Nella chiusa della Teoria generale Keynes si chiede se l'avverarsi di queste
idee sia speranza visionaria o se gli interessi che esse frustreranno non
saranno più forti di quelli che esse promuoveranno. Keynes era un
inguaribile ottimista ("Siamo, nella mia fede assai ottimista e condivisa da
pochi, temo, sia a destra che a sinistra, in uno di quei momenti cruciali
della vicenda umana nei quali si può essere salvati solo dalla soluzione di
un problema intellettuale".). Infatti si risponde che il potere degli
interessi costituiti è assai esagerato in confronto con la progressiva
estensione delle idee.

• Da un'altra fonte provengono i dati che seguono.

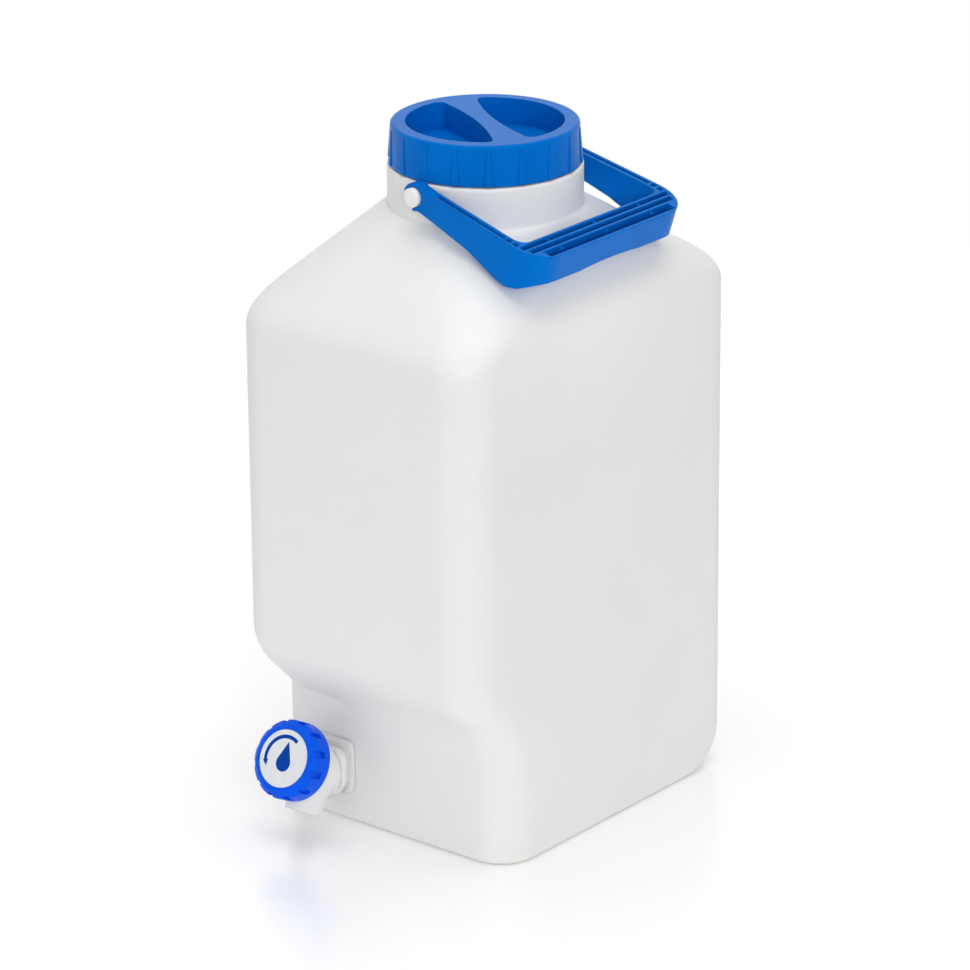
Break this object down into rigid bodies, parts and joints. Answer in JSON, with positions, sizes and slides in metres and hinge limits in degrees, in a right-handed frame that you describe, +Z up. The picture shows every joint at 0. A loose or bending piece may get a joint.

Non però immediatamente ma dopo un certo intervallo,
poiché nel campo della filosofia economica e politica non vi sono molti sui
quali le nuove teorie fanno presa prima che abbiano venticinque o trent'anni
di età. "Presto o tardi, tuttavia, sono le idee, non gli interessi
costituiti, che sono pericolose sia in bene che in male". Fatto il conto
delle generazioni tra il '36 e oggi, è dunque tempo che gli uomini della
pratica, i quali si credono liberi da qualsiasi influenza intellettuale,
scoprano come vivo questo economista defunto. Vi troveranno almeno una
risposta analoga a quella che il gatto dà a Alice nel paese delle
meraviglie. Alice aveva chiesto al gatto: "Potrebbe dirmi, per favore, che
strada dovrei prendere?". La risposta del gatto, che aveva lunghi unghioli e
tanti denti, fu: "Dipende molto da dove vuoi andare".